JOB
The data below is to be returned in full and exactly.

··········

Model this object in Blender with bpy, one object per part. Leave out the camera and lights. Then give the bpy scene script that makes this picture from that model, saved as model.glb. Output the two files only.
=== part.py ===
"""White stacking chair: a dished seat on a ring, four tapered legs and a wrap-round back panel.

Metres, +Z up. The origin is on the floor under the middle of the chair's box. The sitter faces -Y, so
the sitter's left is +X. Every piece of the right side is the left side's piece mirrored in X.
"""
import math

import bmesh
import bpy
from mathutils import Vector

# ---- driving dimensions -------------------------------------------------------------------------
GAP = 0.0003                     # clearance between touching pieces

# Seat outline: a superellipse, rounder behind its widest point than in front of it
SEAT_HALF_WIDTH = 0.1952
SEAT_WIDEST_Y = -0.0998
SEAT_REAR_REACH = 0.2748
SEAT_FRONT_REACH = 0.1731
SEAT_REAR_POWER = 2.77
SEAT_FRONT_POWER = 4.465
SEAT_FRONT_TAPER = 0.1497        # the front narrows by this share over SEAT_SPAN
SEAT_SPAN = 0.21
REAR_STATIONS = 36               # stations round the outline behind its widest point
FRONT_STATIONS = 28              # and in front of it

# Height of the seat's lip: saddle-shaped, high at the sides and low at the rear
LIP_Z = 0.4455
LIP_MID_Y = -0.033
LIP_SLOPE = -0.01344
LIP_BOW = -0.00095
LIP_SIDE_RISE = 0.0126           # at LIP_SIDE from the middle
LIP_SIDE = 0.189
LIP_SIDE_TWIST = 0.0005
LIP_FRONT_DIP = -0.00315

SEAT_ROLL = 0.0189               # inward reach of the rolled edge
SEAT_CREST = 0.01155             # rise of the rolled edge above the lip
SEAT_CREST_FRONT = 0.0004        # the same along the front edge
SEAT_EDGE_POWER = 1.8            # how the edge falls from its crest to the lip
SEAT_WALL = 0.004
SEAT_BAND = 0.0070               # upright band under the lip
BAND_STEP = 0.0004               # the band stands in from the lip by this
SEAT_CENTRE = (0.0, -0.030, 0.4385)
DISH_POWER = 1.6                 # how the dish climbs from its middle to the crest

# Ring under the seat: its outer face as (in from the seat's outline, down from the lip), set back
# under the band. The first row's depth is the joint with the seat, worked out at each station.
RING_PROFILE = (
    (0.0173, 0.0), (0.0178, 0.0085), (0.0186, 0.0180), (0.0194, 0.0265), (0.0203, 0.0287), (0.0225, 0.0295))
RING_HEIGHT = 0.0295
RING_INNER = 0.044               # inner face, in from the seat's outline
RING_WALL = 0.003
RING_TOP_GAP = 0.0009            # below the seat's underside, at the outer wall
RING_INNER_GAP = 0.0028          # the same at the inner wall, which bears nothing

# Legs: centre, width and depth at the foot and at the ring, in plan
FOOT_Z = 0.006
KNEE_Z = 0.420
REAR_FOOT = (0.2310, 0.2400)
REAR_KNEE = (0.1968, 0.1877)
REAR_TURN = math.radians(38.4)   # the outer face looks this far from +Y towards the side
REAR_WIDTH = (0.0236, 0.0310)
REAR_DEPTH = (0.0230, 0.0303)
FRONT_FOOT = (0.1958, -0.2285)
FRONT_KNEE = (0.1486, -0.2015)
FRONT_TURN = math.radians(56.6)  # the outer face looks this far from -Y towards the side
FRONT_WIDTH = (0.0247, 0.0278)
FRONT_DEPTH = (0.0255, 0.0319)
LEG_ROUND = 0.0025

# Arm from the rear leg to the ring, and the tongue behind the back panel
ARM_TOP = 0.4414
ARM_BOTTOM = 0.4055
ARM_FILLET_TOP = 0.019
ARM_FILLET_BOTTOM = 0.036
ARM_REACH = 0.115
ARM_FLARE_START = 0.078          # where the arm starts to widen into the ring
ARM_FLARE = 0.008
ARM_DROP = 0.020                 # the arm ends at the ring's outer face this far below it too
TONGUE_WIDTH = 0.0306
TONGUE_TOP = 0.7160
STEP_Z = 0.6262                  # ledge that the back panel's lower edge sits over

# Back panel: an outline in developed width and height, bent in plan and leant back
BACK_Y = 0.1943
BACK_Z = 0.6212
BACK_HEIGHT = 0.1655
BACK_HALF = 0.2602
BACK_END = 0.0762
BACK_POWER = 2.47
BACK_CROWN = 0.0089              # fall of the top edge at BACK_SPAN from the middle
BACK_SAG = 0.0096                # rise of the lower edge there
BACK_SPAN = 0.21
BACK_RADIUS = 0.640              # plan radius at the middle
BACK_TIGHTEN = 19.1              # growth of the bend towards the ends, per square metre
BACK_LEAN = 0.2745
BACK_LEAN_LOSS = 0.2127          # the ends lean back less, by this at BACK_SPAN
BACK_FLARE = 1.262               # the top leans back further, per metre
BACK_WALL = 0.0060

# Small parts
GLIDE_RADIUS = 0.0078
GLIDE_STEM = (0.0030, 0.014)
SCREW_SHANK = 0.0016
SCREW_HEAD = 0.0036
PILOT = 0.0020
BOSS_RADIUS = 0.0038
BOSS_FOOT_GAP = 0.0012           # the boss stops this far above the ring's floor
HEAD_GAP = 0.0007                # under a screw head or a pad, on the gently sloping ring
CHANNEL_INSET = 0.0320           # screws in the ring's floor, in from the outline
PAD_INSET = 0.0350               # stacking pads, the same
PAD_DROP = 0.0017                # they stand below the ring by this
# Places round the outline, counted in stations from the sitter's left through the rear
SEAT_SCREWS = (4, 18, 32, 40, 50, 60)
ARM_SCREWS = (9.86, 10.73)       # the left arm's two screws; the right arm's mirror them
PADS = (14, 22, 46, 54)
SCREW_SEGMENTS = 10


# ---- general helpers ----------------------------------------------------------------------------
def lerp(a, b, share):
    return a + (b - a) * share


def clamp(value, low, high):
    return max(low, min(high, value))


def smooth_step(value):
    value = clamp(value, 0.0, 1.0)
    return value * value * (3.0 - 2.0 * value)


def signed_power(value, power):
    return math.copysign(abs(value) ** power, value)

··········

ANSWER FOR THE TASK
Model this object in Blender with bpy, one object per part. Leave out the camera and lights. Then give the bpy scene script that makes this picture from that model, saved as model.glb. Output the two files only.
=== part.py ===
"""White stacking chair: a dished seat on a ring, four tapered legs and a wrap-round back panel.

Metres, +Z up. The origin is on the floor under the middle of the chair's box. The sitter faces -Y, so
the sitter's left is +X. Every piece of the right side is the left side's piece mirrored in X.
"""
import math

import bmesh
import bpy
from mathutils import Vector

# ---- driving dimensions -------------------------------------------------------------------------
GAP = 0.0003                     # clearance between touching pieces

# Seat outline: a superellipse, rounder behind its widest point than in front of it
SEAT_HALF_WIDTH = 0.1952
SEAT_WIDEST_Y = -0.0998
SEAT_REAR_REACH = 0.2748
SEAT_FRONT_REACH = 0.1731
SEAT_REAR_POWER = 2.77
SEAT_FRONT_POWER = 4.465
SEAT_FRONT_TAPER = 0.1497        # the front narrows by this share over SEAT_SPAN
SEAT_SPAN = 0.21
REAR_STATIONS = 36               # stations round the outline behind its widest point
FRONT_STATIONS = 28              # and in front of it

# Height of the seat's lip: saddle-shaped, high at the sides and low at the rear
LIP_Z = 0.4455
LIP_MID_Y = -0.033
LIP_SLOPE = -0.01344
LIP_BOW = -0.00095
LIP_SIDE_RISE = 0.0126           # at LIP_SIDE from the middle
LIP_SIDE = 0.189
LIP_SIDE_TWIST = 0.0005
LIP_FRONT_DIP = -0.00315

SEAT_ROLL = 0.0189               # inward reach of the rolled edge
SEAT_CREST = 0.01155             # rise of the rolled edge above the lip
SEAT_CREST_FRONT = 0.0004        # the same along the front edge
SEAT_EDGE_POWER = 1.8            # how the edge falls from its crest to the lip
SEAT_WALL = 0.004
SEAT_BAND = 0.0070               # upright band under the lip
BAND_STEP = 0.0004               # the band stands in from the lip by this
SEAT_CENTRE = (0.0, -0.030, 0.4385)
DISH_POWER = 1.6                 # how the dish climbs from its middle to the crest

# Ring under the seat: its outer face as (in from the seat's outline, down from the lip), set back
# under the band. The first row's depth is the joint with the seat, worked out at each station.
RING_PROFILE = (
    (0.0173, 0.0), (0.0178, 0.0085), (0.0186, 0.0180), (0.0194, 0.0265), (0.0203, 0.0287), (0.0225, 0.0295))
RING_HEIGHT = 0.0295
RING_INNER = 0.044               # inner face, in from the seat's outline
RING_WALL = 0.003
RING_TOP_GAP = 0.0009            # below the seat's underside, at the outer wall
RING_INNER_GAP = 0.0028          # the same at the inner wall, which bears nothing

# Legs: centre, width and depth at the foot and at the ring, in plan
FOOT_Z = 0.006
KNEE_Z = 0.420
REAR_FOOT = (0.2310, 0.2400)
REAR_KNEE = (0.1968, 0.1877)
REAR_TURN = math.radians(38.4)   # the outer face looks this far from +Y towards the side
REAR_WIDTH = (0.0236, 0.0310)
REAR_DEPTH = (0.0230, 0.0303)
FRONT_FOOT = (0.1958, -0.2285)
FRONT_KNEE = (0.1486, -0.2015)
FRONT_TURN = math.radians(56.6)  # the outer face looks this far from -Y towards the side
FRONT_WIDTH = (0.0247, 0.0278)
FRONT_DEPTH = (0.0255, 0.0319)
LEG_ROUND = 0.0025

# Arm from the rear leg to the ring, and the tongue behind the back panel
ARM_TOP = 0.4414
ARM_BOTTOM = 0.4055
ARM_FILLET_TOP = 0.019
ARM_FILLET_BOTTOM = 0.036
ARM_REACH = 0.115
ARM_FLARE_START = 0.078          # where the arm starts to widen into the ring
ARM_FLARE = 0.008
ARM_DROP = 0.020                 # the arm ends at the ring's outer face this far below it too
TONGUE_WIDTH = 0.0306
TONGUE_TOP = 0.7160
STEP_Z = 0.6262                  # ledge that the back panel's lower edge sits over

# Back panel: an outline in developed width and height, bent in plan and leant back
BACK_Y = 0.1943
BACK_Z = 0.6212
BACK_HEIGHT = 0.1655
BACK_HALF = 0.2602
BACK_END = 0.0762
BACK_POWER = 2.47
BACK_CROWN = 0.0089              # fall of the top edge at BACK_SPAN from the middle
BACK_SAG = 0.0096                # rise of the lower edge there
BACK_SPAN = 0.21
BACK_RADIUS = 0.640              # plan radius at the middle
BACK_TIGHTEN = 19.1              # growth of the bend towards the ends, per square metre
BACK_LEAN = 0.2745
BACK_LEAN_LOSS = 0.2127          # the ends lean back less, by this at BACK_SPAN
BACK_FLARE = 1.262               # the top leans back further, per metre
BACK_WALL = 0.0060

# Small parts
GLIDE_RADIUS = 0.0078
GLIDE_STEM = (0.0030, 0.014)
SCREW_SHANK = 0.0016
SCREW_HEAD = 0.0036
PILOT = 0.0020
BOSS_RADIUS = 0.0038
BOSS_FOOT_GAP = 0.0012           # the boss stops this far above the ring's floor
HEAD_GAP = 0.0007                # under a screw head or a pad, on the gently sloping ring
CHANNEL_INSET = 0.0320           # screws in the ring's floor, in from the outline
PAD_INSET = 0.0350               # stacking pads, the same
PAD_DROP = 0.0017                # they stand below the ring by this
# Places round the outline, counted in stations from the sitter's left through the rear
SEAT_SCREWS = (4, 18, 32, 40, 50, 60)
ARM_SCREWS = (9.86, 10.73)       # the left arm's two screws; the right arm's mirror them
PADS = (14, 22, 46, 54)
SCREW_SEGMENTS = 10


# ---- general helpers ----------------------------------------------------------------------------
def lerp(a, b, share):
    return a + (b - a) * share


def clamp(value, low, high):
    return max(low, min(high, value))


def smooth_step(value):
    value = clamp(value, 0.0, 1.0)
    return value * value * (3.0 - 2.0 * value)


def signed_power(value, power):
    return math.copysign(abs(value) ** power, value)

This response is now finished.